## start EXTRACTED ENTRIES

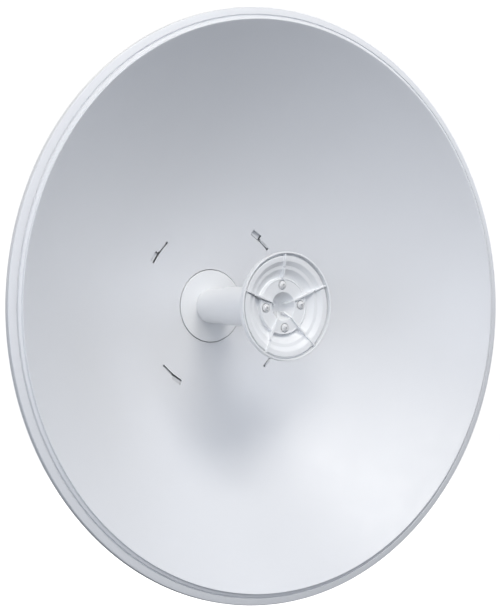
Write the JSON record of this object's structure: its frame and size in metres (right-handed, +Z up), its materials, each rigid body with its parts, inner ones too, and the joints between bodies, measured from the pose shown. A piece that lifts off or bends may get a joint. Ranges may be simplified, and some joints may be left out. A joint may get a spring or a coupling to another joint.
{
  "type": "microwave dish antenna",
  "caption": "Round parabolic dish antenna with a stepped rim, a splash-plate feed on a central tube, rear hub, radio housing, tilt bracket and mast clamp.",
  "frame": {"origin": "centre of the flat pad on the rear of the mast bracket's web, on the dish's axis", "axes": "-Y along the dish's axis towards what it looks at, +Y towards the mast, +Z up, +X to the right as seen from the front"},
  "size_m": [0.65, 0.4006, 0.65],
  "materials": {
    "white_coat": "smooth white powder coat, satin",
    "white_plastic": "moulded white UV-stable plastic, satin",
    "galvanised_steel": "zinc-coated bent steel plate, dull",
    "stainless_steel": "stainless fasteners, satin"
  },
  "bodies": {
    "root": {"cap_screw_1": "stainless_steel", "cap_screw_2": "stainless_steel", "cap_screw_3": "stainless_steel", "cap_screw_4": "stainless_steel", "clamp_bolt_lower_left": "stainless_steel", "clamp_bolt_lower_right": "stainless_steel", "clamp_bolt_upper_left": "stainless_steel", "clamp_bolt_upper_right": "stainless_steel", "clamp_nut_lower_left": "stainless_steel", "clamp_nut_lower_right": "stainless_steel", "clamp_nut_upper_left": "stainless_steel", "clamp_nut_upper_right": "stainless_steel", "ear_screw_left_1": "stainless_steel", "ear_screw_left_2": "stainless_steel", "ear_screw_right_1": "stainless_steel", "ear_screw_right_2": "stainless_steel", "feed_base": "white_plastic", "feed_cap": "white_plastic", "feed_sleeve": "white_plastic", "feed_tube": "white_plastic", "front_jaw_lower": "galvanised_steel", "front_jaw_upper": "galvanised_steel", "lock_tab_1": "galvanised_steel", "lock_tab_2": "galvanised_steel", "lock_tab_3": "galvanised_steel", "lock_tab_4": "galvanised_steel", "mast_bracket": "galvanised_steel", "port_cover": "white_plastic", "radio_housing": "white_plastic", "rear_hub": "white_coat", "rear_jaw_lower": "galvanised_steel", "rear_jaw_upper": "galvanised_steel", "reflector_dish": "white_coat", "subreflector": "white_plastic", "tilt_bolt_left_lower": "stainless_steel", "tilt_bolt_left_upper": "stainless_steel", "tilt_bolt_right_lower": "stainless_steel", "tilt_bolt_right_upper": "stainless_steel", "tilt_ear_left": "galvanised_steel", "tilt_ear_right": "galvanised_steel", "tilt_nut_left_lower": "stainless_steel", "tilt_nut_left_upper": "stainless_steel", "tilt_nut_right_lower": "stainless_steel", "tilt_nut_right_upper": "stainless_steel"}
  },
  "joints": []
}
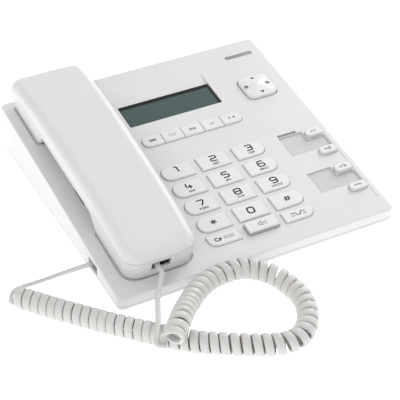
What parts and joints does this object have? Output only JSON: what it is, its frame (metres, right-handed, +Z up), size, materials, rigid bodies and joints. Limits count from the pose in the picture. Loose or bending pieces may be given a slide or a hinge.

## end EXTRACTED ENTRIES

Using the data above, repeat every line exactly.

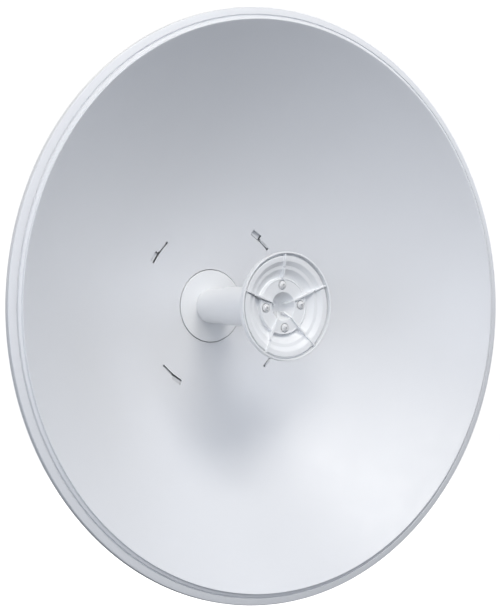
Write the JSON record of this object's structure: its frame and size in metres (right-handed, +Z up), its materials, each rigid body with its parts, inner ones too, and the joints between bodies, measured from the pose shown. A piece that lifts off or bends may get a joint. Ranges may be simplified, and some joints may be left out. A joint may get a spring or a coupling to another joint.
{
  "type": "microwave dish antenna",
  "caption": "Round parabolic dish antenna with a stepped rim, a splash-plate feed on a central tube, rear hub, radio housing, tilt bracket and mast clamp.",
  "frame": {"origin": "centre of the flat pad on the rear of the mast bracket's web, on the dish's axis", "axes": "-Y along the dish's axis towards what it looks at, +Y towards the mast, +Z up, +X to the right as seen from the front"},
  "size_m": [0.65, 0.4006, 0.65],
  "materials": {
    "white_coat": "smooth white powder coat, satin",
    "white_plastic": "moulded white UV-stable plastic, satin",
    "galvanised_steel": "zinc-coated bent steel plate, dull",
    "stainless_steel": "stainless fasteners, satin"
  },
  "bodies": {
    "root": {"cap_screw_1": "stainless_steel", "cap_screw_2": "stainless_steel", "cap_screw_3": "stainless_steel", "cap_screw_4": "stainless_steel", "clamp_bolt_lower_left": "stainless_steel", "clamp_bolt_lower_right": "stainless_steel", "clamp_bolt_upper_left": "stainless_steel", "clamp_bolt_upper_right": "stainless_steel", "clamp_nut_lower_left": "stainless_steel", "clamp_nut_lower_right": "stainless_steel", "clamp_nut_upper_left": "stainless_steel", "clamp_nut_upper_right": "stainless_steel", "ear_screw_left_1": "stainless_steel", "ear_screw_left_2": "stainless_steel", "ear_screw_right_1": "stainless_steel", "ear_screw_right_2": "stainless_steel", "feed_base": "white_plastic", "feed_cap": "white_plastic", "feed_sleeve": "white_plastic", "feed_tube": "white_plastic", "front_jaw_lower": "galvanised_steel", "front_jaw_upper": "galvanised_steel", "lock_tab_1": "galvanised_steel", "lock_tab_2": "galvanised_steel", "lock_tab_3": "galvanised_steel", "lock_tab_4": "galvanised_steel", "mast_bracket": "galvanised_steel", "port_cover": "white_plastic", "radio_housing": "white_plastic", "rear_hub": "white_coat", "rear_jaw_lower": "galvanised_steel", "rear_jaw_upper": "galvanised_steel", "reflector_dish": "white_coat", "subreflector": "white_plastic", "tilt_bolt_left_lower": "stainless_steel", "tilt_bolt_left_upper": "stainless_steel", "tilt_bolt_right_lower": "stainless_steel", "tilt_bolt_right_upper": "stainless_steel", "tilt_ear_left": "galvanised_steel", "tilt_ear_right": "galvanised_steel", "tilt_nut_left_lower": "stainless_steel", "tilt_nut_left_upper": "stainless_steel", "tilt_nut_right_lower": "stainless_steel", "tilt_nut_right_upper": "stainless_steel"}
  },
  "joints": []
}
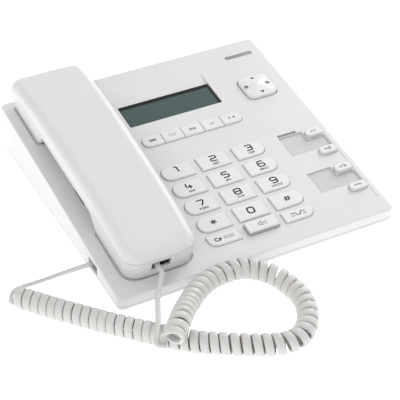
What parts and joints does this object have? Output only JSON: what it is, its frame (metres, right-handed, +Z up), size, materials, rigid bodies and joints. Limits count from the pose in the picture. Loose or bending pieces may be given a slide or a hinge.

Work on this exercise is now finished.